By 9 p.m. Hugo began to flex his muscle. “The house started to shake and glass began to break upstairs, ” says Pulliam. They found a weather radio and learned that, incredibly, the storm was not predicted to make landfall for another three hours. We realized then we were in for quite a ride.”

In the hours to come, says Pulliam, “the water became the most terrifying thing of all. There was more water from the water than from the wind.” In less than an hour the water had risen by 15 feet to seep in air conditioning ducts in their second-floor refuge. The floor’s linoleum would later become “a giant bubble, with water underneath.” Waves battered the structure.

The noise of the water and wind was not the only sensory input to affect Pulliam and Williams. As the eye approached, barometric pressures plummeted, causing the ears to “pop” in a manner similar to ascending in an airplane. “There was an electric feeling in the air, is the only way I can describe it,” says Pulliam. “The hair on your neck stood up.” A five-gallon water cooler in the house began to bubble.

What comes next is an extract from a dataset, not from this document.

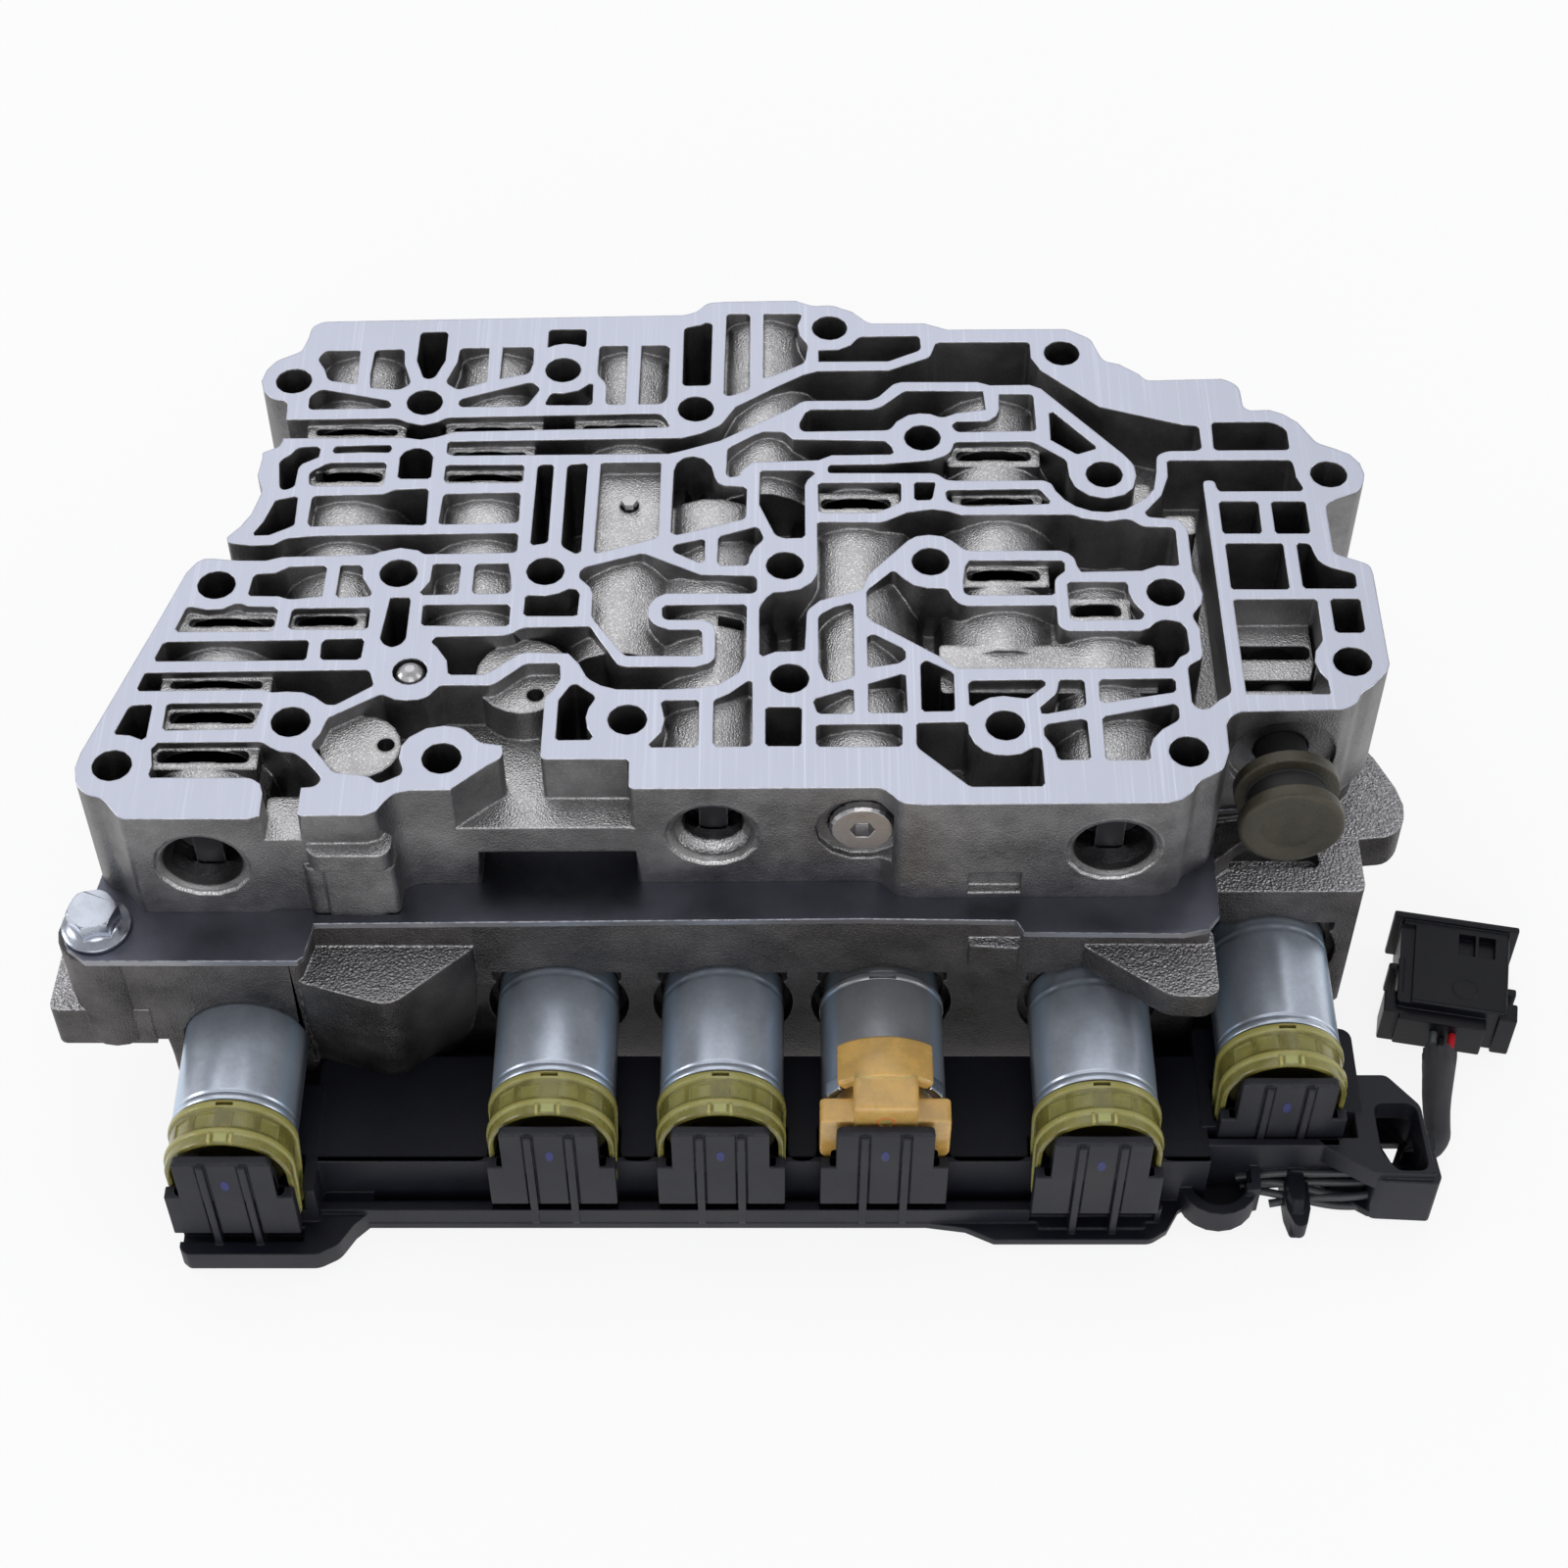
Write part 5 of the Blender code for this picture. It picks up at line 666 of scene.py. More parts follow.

The strange calm of the hurricane’s eye lasted about thirty to forty minutes. “The wind slowed and it got quieter,” Pulliam said. “All you could hear was water under the house. During the eye, we had some contemplative time. We realized we’d both lost our cars (Which were floating out front) but that didn’t bother us. We thought we were lucky to be alive. The two also believed the worst was over. “I thought, well, the house made it through the first part of the storm, and the second part can’t be as bad.”

As anyone who experienced the storm, even hundreds of miles inland, discovered this was not the case. “In the time that you could drop a penny, Pulliam recalls, “it started back up again,” with greatly increased force. “The wind began immediately to come in opposite direction. In the first part of the storm the wind came from the front of the house,” says Pulliam,” and blew the water from the house. We weren’t having a good time or anything, but I didn’t fear for my life at that point. When the wind changed direction, it blew the water toward the house. The house started shaking considerably more and water started coming in through the sliding glass door. There were serious prayers going on in the kitchen.”

He recalls the darkness was overwhelming. :”I looked out the window. The houses are only 20 feet apart, but I couldn’t see my house. I thought it was gone.”

The young men realized a critical decision was in order. Should they risk a retreat to volatile third floor or take their chances with the tides on the second floor?

A gust from Hugo decided for them. “I went to the front door and opened it to see how high the water was,” Pulliam said. With Williams holding on to his shoulder, I stuck a foot out the door. The wind sucked us out and the porch collapsed. The water was very cold. It was like white-water rapids. You don’t sink in water like that, your just carried along.”

Pulliam doesn’t recall how long they lay face down on the roof of the one story house a block away. Maybe an hour he says. At approximately 3 a.m. “you could start to barely see again, and then the water went out as fast as it went in.”As dawn broke at the still-standing Pulliam house, Michael recalls the scene of destruction.”There was a piano and furniture in the front yard which I thought at first was ours, but weren’t. There were appliances on the beach. It was like there was no civilization and you were alone. It was hard to imagine the peninsula was still there and functioning.”

When Hugo made landfall on the Isle of Palms, the two young men felt the storm in life-threatening dimensions but did not see it or understand the full reach of its power. No one did. Hugo hit the darkness of night, and sight was useless. Understanding, if it came at all, would not begin until morning.